When I arrived, a work-related email had landed on my mobile and, unable to use it, I went to the phone box in a bid to make an old-fashioned call. However, it wasn’t working. It was a little irritating and I had to wait until I was most of the way up the slopes before sorting things out.
Obviously, that was just an inconvenience when compared to people who live in rural locations.
Many rely on outdated, slow dial-up connections to reach the internet, others pay to have it relayed by satellite.
I could check my phone while sitting above Loch Brandy as showers swirled in ahead of patches of bright sunshine pushed on by a wind which howled up the rocky face of The Snub.
I didn’t want to, but modern life sometimes pushes us that way and, on a misty day, I could have strayed too far away from the corrie edge and become lost on the moorland beyond, in which case a mobile would have been good to summon help.
But people who live in the glen don’t want to climb up high to use a mobile, and shouldn’t have to.
We often hear about connectivity, or superfast broadband and its importance. Boasts of 90-95% broadband coverage are not good enough when it means 5% don’t get it. In Scotland, that equates to more than 250,000 people, many of whom live in remote locations.
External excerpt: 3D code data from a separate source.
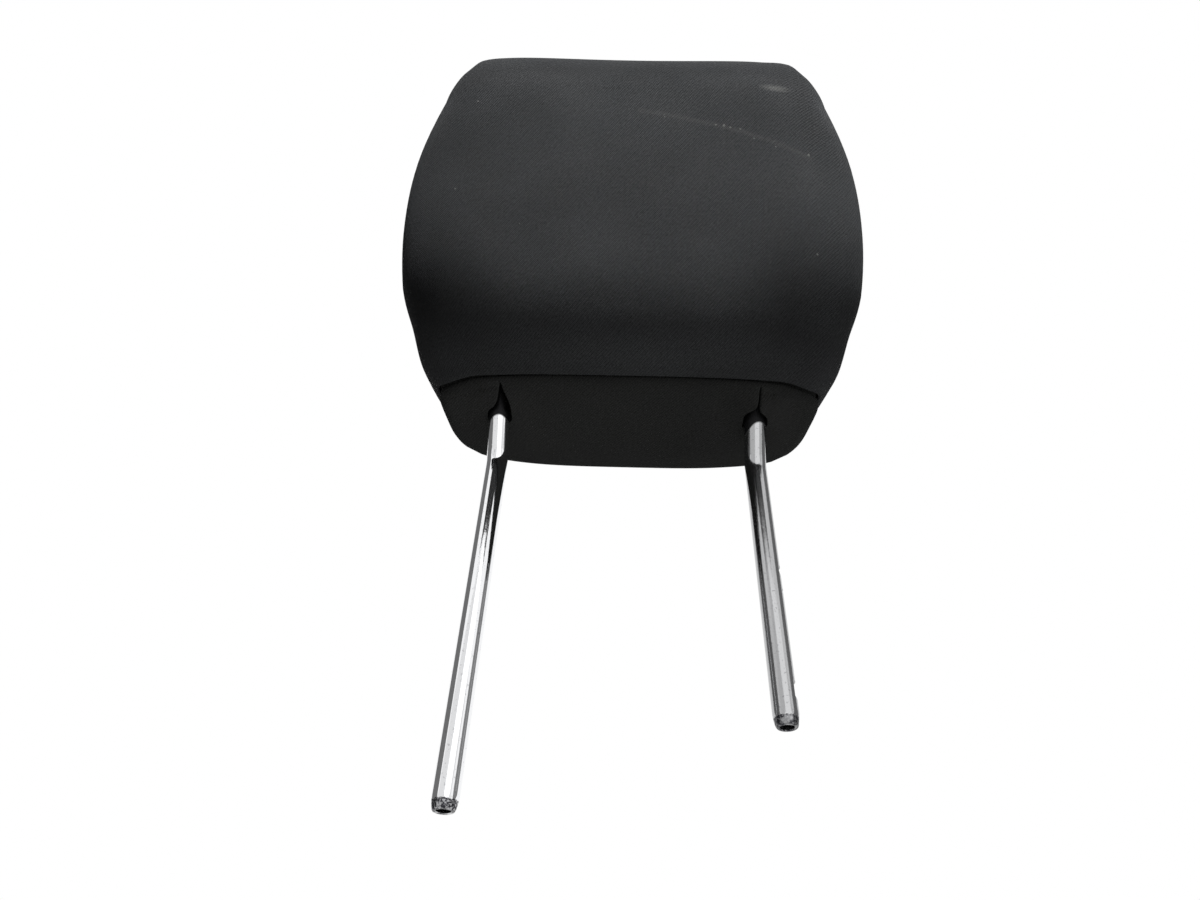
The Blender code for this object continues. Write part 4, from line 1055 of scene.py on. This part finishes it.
def chrome(name, tone, dull, word, hidden):
    """Chromed tube: bright, with fine scratches, a scuffed dark band on the swaged tip, and painted shade from
    `hidden` mm below the cushion upwards, darkening the tube in the mouth of the opening."""
    mat = bpy.data.materials.new(name)
    mat.diffuse_color = (tone, tone, tone, 1)
    n = Nodes(mat)
    obj = n.node("TexCoord").outputs["Object"]
    smear = n.noise(obj, 45.0, 4.0, 0.6, 0.4)
    speck = n.noise(obj, 900.0, 2.0, 0.5)
    stretched = n.vmath("MULTIPLY", obj, (900.0, 900.0, 18.0))
    scratch = n.noise(stretched, 1.0, 2.0, 0.5)
    col = n.mix(n.ramp(speck.outputs["Fac"], (0.30, 1.0), (0.36, 0.0)), (tone, tone * 1.005, tone * 1.02), (tone * 0.72, tone * 0.72, tone * 0.74))
    # scuffed tip
    high = n.node("SeparateXYZ", obj).outputs[2]
    ragged = n.noise(obj, 520.0, 3.0, 0.7)
    z = n.math("ADD", high, n.math("MULTIPLY", n.math("SUBTRACT", ragged.outputs["Fac"], 0.5), 0.0022))
    from_end = n.math("SUBTRACT", z, ENDS[word] * MM)
    blotch = n.ramp(n.noise(obj, 170.0, 1.0, 0.5).outputs["Fac"], (0.36, 0.25), (0.50, 1.0))
    band = n.math("MULTIPLY", n.math("LESS_THAN", from_end, 0.0042), blotch)
    facet = n.noise(obj, 1100.0, 1.0, 0.5)
    scuff = n.math("MULTIPLY", band, n.ramp(facet.outputs["Fac"], (0.40, 0.55), (0.54, 1.0)))
    col = n.mix(scuff, col, (0.035, 0.035, 0.042))
    # painted shade: the tube is darkened and dulled in the mouth of the opening, where it lies in shade
    level = tuple(Vector((0.0, -math.tan(POST_LEAN) * (PANEL_Z - BEND_Z), PANEL_Z)) * MM)
    along = n.vmath("DOT_PRODUCT", n.vmath("SUBTRACT", obj, level), tuple(POST_DIR)).outputs["Value"]
    dx = n.math("SUBTRACT", n.node("SeparateXYZ", obj).outputs[0], (POST_X + 1.7 if word == "right" else -POST_X + 0.3) * MM)
    along = n.math("ADD", along, n.math("MULTIPLY", n.math("MULTIPLY", dx, dx), 130.0))
    along = n.math("ADD", along, n.math("MULTIPLY", n.math("SUBTRACT", smear.outputs["Fac"], 0.5), 0.0008))
    upper = n.math("MULTIPLY", n.math("SUBTRACT", along, (-hidden - 2.6) * MM), 1.0 / (1.1 * MM), clamp=True)
    col = n.mix(upper, col, (0.018, 0.018, 0.019))
    n.put(n.shader.inputs["Base Color"], col)
    n.shader.inputs["Metallic"].default_value = 1.0
    rough = n.math("ADD", n.math("MULTIPLY_ADD", smear.outputs["Fac"], 0.10, 0.005 + dull),
                   n.math("MULTIPLY", n.ramp(scratch.outputs["Fac"], (0.62, 0.0), (0.72, 1.0)), 0.10))
    rough = n.math("ADD", rough, n.math("ADD", n.math("MULTIPLY", band, 0.22), n.math("MULTIPLY", upper, 0.4)))
    n.put(n.shader.inputs["Roughness"], rough)
    b1 = n.bump(smear.outputs["Fac"], 0.00022, 0.35)
    b2 = n.bump(scratch.outputs["Fac"], 0.00002, 0.4, b1.outputs[0])
    b3 = n.bump(n.math("MULTIPLY", facet.outputs["Fac"], band), 0.0003, 0.6, b2.outputs[0])
    n.put(n.shader.inputs["Normal"], b3.outputs[0])
    return mat


def steel(name):
    mat = bpy.data.materials.new(name)
    mat.diffuse_color = (0.5, 0.5, 0.52, 1)
    n = Nodes(mat)
    obj = n.node("TexCoord").outputs["Object"]
    line = n.noise(n.vmath("MULTIPLY", obj, (60.0, 1400.0, 1400.0)), 1.0, 3.0, 0.6)
    stain = n.noise(obj, 60.0, 4.0, 0.6)
    n.put(n.shader.inputs["Base Color"], n.mix(stain.outputs["Fac"], (0.42, 0.42, 0.44), (0.62, 0.62, 0.64)))
    n.shader.inputs["Metallic"].default_value = 1.0
    n.put(n.shader.inputs["Roughness"], n.math("MULTIPLY_ADD", line.outputs["Fac"], 0.35, 0.2))
    n.put(n.shader.inputs["Normal"], n.bump(line.outputs["Fac"], 0.00004, 0.5).outputs[0])
    return mat


def foam(name):
    mat = bpy.data.materials.new(name)
    mat.diffuse_color = (0.78, 0.74, 0.58, 1)
    n = Nodes(mat)
    obj = n.node("TexCoord").outputs["Object"]
    v = n.tree.nodes.new("ShaderNodeTexVoronoi")
    v.inputs["Scale"].default_value = 700.0
    n.put(v.inputs["Vector"], obj)
    skin = n.noise(obj, 30.0, 4.0, 0.6)
    col = n.mix(n.ramp(v.outputs["Distance"], (0.1, 0.0), (0.6, 1.0)), (0.50, 0.44, 0.28), (0.80, 0.75, 0.58))
    n.put(n.shader.inputs["Base Color"], n.mix(n.math("MULTIPLY", skin.outputs["Fac"], 0.4), col, (0.86, 0.78, 0.55)))
    n.shader.inputs["Roughness"].default_value = 0.95
    n.put(n.shader.inputs["Normal"], n.bump(v.outputs["Distance"], 0.0005, 0.7).outputs[0])
    return mat


def plastic(name, colour, rough):
    mat = bpy.data.materials.new(name)
    mat.diffuse_color = (*colour, 1)
    n = Nodes(mat)
    obj = n.node("TexCoord").outputs["Object"]
    grain = n.noise(obj, 1300.0, 2.0, 0.5)
    wear = n.noise(obj, 70.0, 4.0, 0.6)
    lighter = tuple(min(1.0, c * 1.35 + 0.01) for c in colour)
    n.put(n.shader.inputs["Base Color"], n.mix(wear.outputs["Fac"], colour, lighter))
    n.put(n.shader.inputs["Roughness"], n.math("MULTIPLY_ADD", wear.outputs["Fac"], 0.2, rough - 0.1))
    n.put(n.shader.inputs["Normal"], n.bump(grain.outputs["Fac"], 0.00008, 0.5).outputs[0])
    return mat


FACE = fabric("face_fabric", (0.0129, 0.0131, 0.0134), (0.0504, 0.0511, 0.0520), 0.012, lint=True)
PANEL = fabric("panel_fabric", (0.0115, 0.0115, 0.0109), (0.0420, 0.0420, 0.0401), 0.01, seam=True)
# the right post's chrome is a dimmer, duller copy of the left's: painted shade standing in for the greyer reflections
# it shows
CHROME_L = chrome("chrome_left", 0.90, 0.0, "left", -1.0)
CHROME_R = chrome("chrome_right", 0.47, 0.09, "right", -0.2)
STEEL = steel("inner_steel")
FOAM = foam("cushion_foam")
CARRIER = plastic("carrier_plastic", (0.035, 0.035, 0.038), 0.55)
BUSH = plastic("bush_plastic", (0.78, 0.78, 0.74), 0.4)
STRIP = plastic("strip_plastic", (0.09, 0.09, 0.10), 0.5)


def dress(o, mat):
    o.data.materials.clear()
    o.data.materials.append(mat)


# ------------------------------------------------------------------ build
main_cover = build_main_cover()
dress(main_cover, FACE)
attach(main_cover, "pad")
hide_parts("main_cover")

panel, SKIN = build_panel()
dress(panel, PANEL)
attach(panel, "pad")
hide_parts("bottom_cover")

for word, side in (("left", -1), ("right", 1)):
    lining = build_lining(side, word)
    dress(lining, PANEL)
    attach(lining, "pad")
    for lip, anchor in build_lips(side, word, SKIN):
        dress(lip, PANEL)
        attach(lip, "pad")
        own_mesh(lip)
    post = build_post(word, side)
    dress(post, CHROME_L if side < 0 else CHROME_R)
    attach(post, "post_frame")
    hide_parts(word + "_post")

for node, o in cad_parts.items():
    if node in ("main_cover", "bottom_cover", "left_post", "right_post"):
        mat = None
    elif "foam" in node:
        mat = FOAM
    elif "carrier" in node and "screw" not in node:
        mat = CARRIER
    elif "bush" in node:
        mat = BUSH
    elif "strip" in node:
        mat = STRIP
    else:
        mat = STEEL
    if mat is not None:
        if not o.material_slots:
            o.data.materials.append(mat)
        for slot in o.material_slots:
            slot.material = mat


# ------------------------------------------------------------------ stage
def emission(name, strength):
    mat = bpy.data.materials.new(name)
    mat.use_nodes = True
    t = mat.node_tree
    t.nodes.clear()
    e = t.nodes.new("ShaderNodeEmission")
    e.inputs["Color"].default_value = (1, 1, 1, 1)
    e.inputs["Strength"].default_value = strength
    t.links.new(e.outputs[0], t.nodes.new("ShaderNodeOutputMaterial").inputs[0])
    return mat


def card(name, corners, strength, camera=False, diffuse=False, glossy=True):
    """A flat reflector or flag, seen only by the rays named."""
    o = object_from(name, np.array(corners) * 1000.0, [(0, 1, 2, 3)], smooth_shade=False)
    o.data.materials.append(emission(name, strength))
    o.visible_camera, o.visible_diffuse, o.visible_glossy = camera, diffuse, glossy
    o.visible_shadow = False
    o.visible_transmission = o.visible_volume_scatter = False
    return o


world = bpy.data.worlds.new("studio")
bpy.context.scene.world = world
world.use_nodes = True
world.node_tree.nodes["Background"].inputs["Color"].default_value = (1, 1, 1, 1)
world.node_tree.nodes["Background"].inputs["Strength"].default_value = 1.0

floor = object_from("floor", np.array(((-12, -12, -0.45), (12, -12, -0.45), (12, 12, -0.45), (-12, 12, -0.45))) * 1000.0,
                    [(0, 1, 2, 3)], smooth_shade=False)
floor_mat = bpy.data.materials.new("pale_floor")
floor_nodes = Nodes(floor_mat)
floor_nodes.shader.inputs["Base Color"].default_value = (0.06, 0.06, 0.06, 1)
floor_nodes.shader.inputs["Emission Color"].default_value = (1.0, 1.0, 0.99, 1)
floor_nodes.shader.inputs["Emission Strength"].default_value = 0.70
floor_nodes.shader.inputs["Roughness"].default_value = 0.9
floor_nodes.put(floor_nodes.shader.inputs["Normal"],
                floor_nodes.bump(floor_nodes.noise(floor_nodes.node("TexCoord").outputs["Object"], 40.0).outputs["Fac"], 0.0002, 0.1).outputs[0])
floor.data.materials.append(floor_mat)
floor.visible_diffuse = False

# soft fill for the cloth: a dome that is brightest below and to the right, as from a pale floor
dome_mesh = bpy.data.meshes.new("fill_dome")
bm = bmesh.new()
bmesh.ops.create_icosphere(bm, subdivisions=4, radius=9.0)
bm.to_mesh(dome_mesh)
bm.free()
dome = bpy.data.objects.new("fill_dome", dome_mesh)
bpy.context.scene.collection.objects.link(dome)
dome_mat = emission("fill_dome", 1.0)
dome_tree = Nodes.__new__(Nodes)
dome_tree.tree = dome_mat.node_tree
toward = dome_tree.vmath("DOT_PRODUCT", dome_tree.vmath("NORMALIZE", dome_tree.node("TexCoord").outputs["Object"]),
                         tuple(Vector((0.60, -0.18, -0.78)).normalized())).outputs["Value"]
dome_tree.put([q for q in dome_mat.node_tree.nodes if q.type == "EMISSION"][0].inputs["Strength"],
              dome_tree.math("MULTIPLY_ADD", dome_tree.math("MAXIMUM", toward, 0.0), 0.80, 0.015))
dome.data.materials.append(dome_mat)
dome.visible_camera = dome.visible_glossy = dome.visible_shadow = dome.visible_transmission = False
# what the chrome sees: darker sides, a dark patch high in front, a bright screen to the front right
card("flag_left", ((-1.3, -0.75, -0.44), (-1.3, 0.75, -0.44), (-1.3, 0.75, 2.2), (-1.3, -0.75, 2.2)), 0.16)
card("flag_right", ((1.3, -0.55, -0.44), (1.3, 0.55, -0.44), (1.3, 0.55, 2.2), (1.3, -0.55, 2.2)), 0.22)
card("flag_high", ((-0.75, -1.5, 1.17), (0.75, -1.5, 1.17), (0.9, -0.9, 2.4), (-0.9, -0.9, 2.4)), 0.03)
card("screen_front", ((-2.4, -1.9, -0.44), (2.4, -1.9, -0.44), (2.4, -1.9, 1.32), (-2.4, -1.9, 1.32)), 0.80)
card("screen_bright", ((-0.15, -1.4, -0.44), (1.15, -1.4, -0.44), (1.15, -1.4, 1.06), (-0.15, -1.4, 1.06)), 1.35)


def area(name, where, at, size, energy, glossy=False):
    light = bpy.data.lights.new(name, "AREA")
    light.shape, light.size = "DISK", size
    light.energy = energy
    o = bpy.data.objects.new(name, light)
    o.location = where
    o.rotation_mode = "QUATERNION"
    o.rotation_quaternion = (Vector(at) - Vector(where)).to_track_quat("-Z", "Y")
    bpy.context.scene.collection.objects.link(o)
    o.visible_glossy = glossy
    o.visible_camera = False
    return o


area("key", (0.218, -1.467, 1.514), (0.0, -0.09, 0.30), 0.42, 128.0)
area("back_soft", (-0.5, 1.7, 1.5), (0.0, 0.0, 0.25), 1.4, 60.0)

scene = bpy.context.scene
scene.view_settings.view_transform = "Standard"
scene.view_settings.look = "None"
scene.view_settings.exposure = 0.0
scene.view_settings.gamma = 1.0
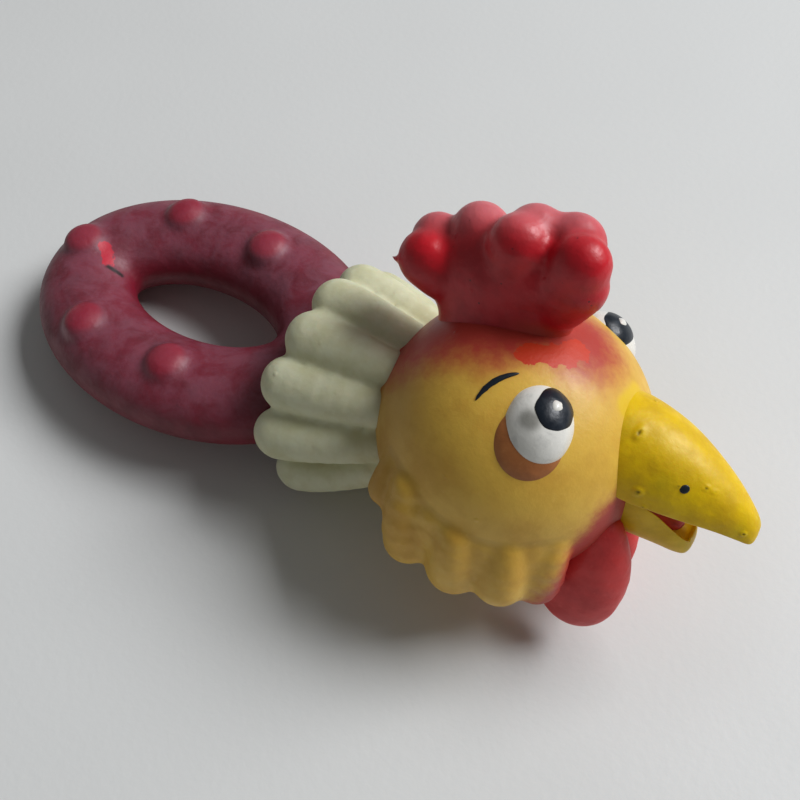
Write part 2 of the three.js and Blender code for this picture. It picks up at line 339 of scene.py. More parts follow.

However, despite a call for more connectivity, I was quite pleased as I descended the Broom Shank back to the loch, knowing my phone would not be beeping for a couple of hours.
A bit more strenuous: Instead of coming back down to Loch Brandy, continue over Green Hill and bag the sprawling Corbett of Ben Tirran with its trig point on The Goet. Return to glen road via Loch Wharral.
Very strenuous: Head up to the top of Glen Clova and begin an ascent of the Munros, Mayar and Driesh, via the stunning Corrie Fee. Return down the Kilbo path below the Shank of Drumfollow.
Location: Loch Brandy
Length: 10km (6 miles)
Height gained: 620m (2,035ft)
Time: 4-5 hours
OS Landranger 44
Parking: Turn left in front of the Glen Clova Hotel then go left again into the Milton of Clova car park
Top tip: Hay fever can ruin a day in the outdoors, so pack whatever helps you alleviate the symptoms; whether that is an inhaler, antihistamines or sunglasses.